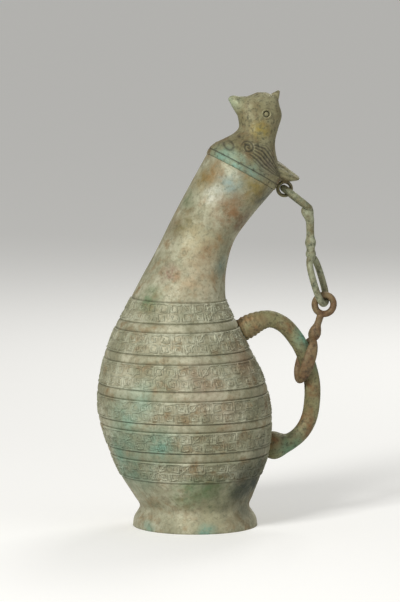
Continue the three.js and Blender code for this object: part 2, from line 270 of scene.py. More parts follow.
@dataclass(frozen=True)
class BronzePatina:
    """Leaded bronze, cast in moulds, long buried: a matt crust of copper and tin salts.

    The crust hides most of the metal, so it is rough with only a little metallic sheen, mottled in
    patches some 20 to 40 mm wide, with grains of about a millimetre. Its recesses are painted
    darker: partly soil, partly painted shade.
    """

    name: str
    ground: str
    pale: str
    stain: str
    speck: str
    crust: str = "#7C7152"
    # dark colour of the recesses: partly soil, partly painted shade
    soil_and_painted_shade: str = "#3C3A2E"
    patches: tuple[Patch, ...] = field(default_factory=tuple)
    mottle_mm: float = 30.0
    stain_mm: float = 14.0
    crust_mm: float = 5.5
    crust_share: float = 0.6
    speck_share: float = 0.75
    grain_mm: float = 1.6
    roughness: float = 0.62
    metallic: float = 0.25

    def build(self) -> bpy.types.Material:
        """Builds the material: mottled crust, stains, patches, specks, and soil with painted shade in the
        recesses.
        """
        material = bpy.data.materials.new(self.name)
        material.use_nodes = True
        tree = material.node_tree
        shader = tree.nodes["Principled BSDF"]
        place = node(tree, "ShaderNodeTexCoord").outputs["Object"]
        mottle = self.cloud(tree, place, self.mottle_mm, 0.42, 0.6)
        colour = blend(tree, mottle, linear(self.ground), linear(self.pale))
        stain = self.cloud(tree, place, self.stain_mm, 0.52, 0.7)
        colour = blend(tree, stain, colour, linear(self.stain))
        crust = self.cloud(tree, place, self.crust_mm, 0.46, 0.62)
        share = node(tree, "ShaderNodeMath", {0: crust, 1: self.crust_share}, operation="MULTIPLY")
        colour = blend(tree, share.outputs[0], colour, linear(self.crust))
        for patch in self.patches:
            colour = self.patch(tree, place, colour, patch)
        speck = self.cloud(tree, place, self.grain_mm * 2, 0.5, 0.68)
        share = node(tree, "ShaderNodeMath", {0: speck, 1: self.speck_share}, operation="MULTIPLY")
        colour = blend(tree, share.outputs[0], colour, linear(self.speck))
        # painted shade and soil: the recess mask darkens hollows, grooves and slits towards this colour
        recess = node(tree, "ShaderNodeAttribute", attribute_name="recess").outputs["Fac"]
        colour = blend(tree, recess, colour, linear(self.soil_and_painted_shade))
        tree.links.new(colour, shader.inputs["Base Color"])
        shader.inputs["Metallic"].default_value = self.metallic
        grain = self.cloud(tree, place, self.grain_mm, 0.3, 0.7)
        rough = node(tree, "ShaderNodeMapRange",
                     {0: grain, 3: self.roughness - 0.12, 4: self.roughness + 0.18})
        tree.links.new(rough.outputs[0], shader.inputs["Roughness"])
        bump = node(tree, "ShaderNodeBump", {"Height": grain, "Strength": 0.35, "Distance": 0.3 * MM})
        tree.links.new(bump.outputs[0], shader.inputs["Normal"])
        return material

    @staticmethod
    def cloud(tree: bpy.types.NodeTree, place: bpy.types.NodeSocket, size_mm: float, low: float,
              high: float) -> bpy.types.NodeSocket:
        """Noise of a real size, stretched so that low becomes 0 and high becomes 1.

        Args:
            tree: the material's nodes.
            place: the coordinates.
            size_mm: the width of one lump in mm.
            low: noise value that becomes 0.
            high: noise value that becomes 1.

        Returns:
            The stretched value.
        """
        noise = node(tree, "ShaderNodeTexNoise",
                     {"Vector": place, "Scale": 1 / (size_mm * MM), "Detail": 6.0, "Roughness": 0.62})
        return node(tree, "ShaderNodeMapRange", {0: noise.outputs["Fac"], 1: low, 2: high}).outputs[0]

    def patch(self, tree: bpy.types.NodeTree, place: bpy.types.NodeSocket, colour: bpy.types.NodeSocket,
              patch: Patch) -> bpy.types.NodeSocket:
        """One patch that fades with the distance from its place, with a broken edge: mostly a stain, in a
        few places a painted highlight.

        Args:
            tree: the material's nodes.
            place: the coordinates.
            colour: the colour so far.
            patch: the patch, mostly a stain, in a few places a painted highlight.

        Returns:
            The colour with the patch.
        """
        middle = tuple((np.array(patch.place) + [FOOT_X, 0, 0]) * MM)
        apart = node(tree, "ShaderNodeVectorMath", {0: place, 1: middle}, operation="DISTANCE")
        near = node(tree, "ShaderNodeMapRange", {0: apart.outputs["Value"], 1: patch.reach * MM,
                                                 2: 0.2 * patch.reach * MM})
        broken = self.cloud(tree, place, patch.reach * 0.5, 0.3, 0.6)
        share = node(tree, "ShaderNodeMath", {0: near.outputs[0], 1: broken}, operation="MULTIPLY")
        share = node(tree, "ShaderNodeMath", {0: share.outputs[0], 1: patch.strength}, operation="MULTIPLY")
        return blend(tree, share.outputs[0], colour, linear(patch.colour))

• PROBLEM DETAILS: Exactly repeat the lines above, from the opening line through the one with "and tin salts.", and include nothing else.

• WRITTEN RESPONSE:
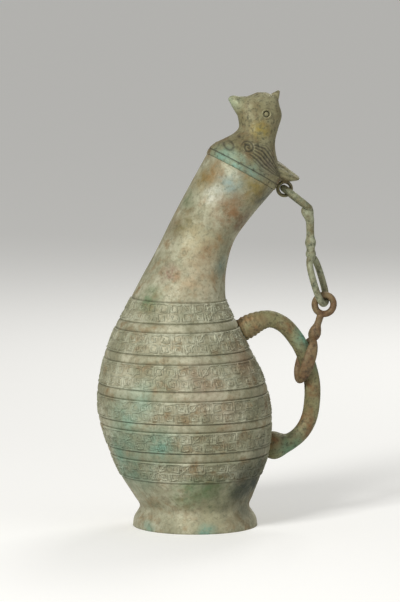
Continue the three.js and Blender code for this object: part 2, from line 270 of scene.py. More parts follow.
@dataclass(frozen=True)
class BronzePatina:
    """Leaded bronze, cast in moulds, long buried: a matt crust of copper and tin salts.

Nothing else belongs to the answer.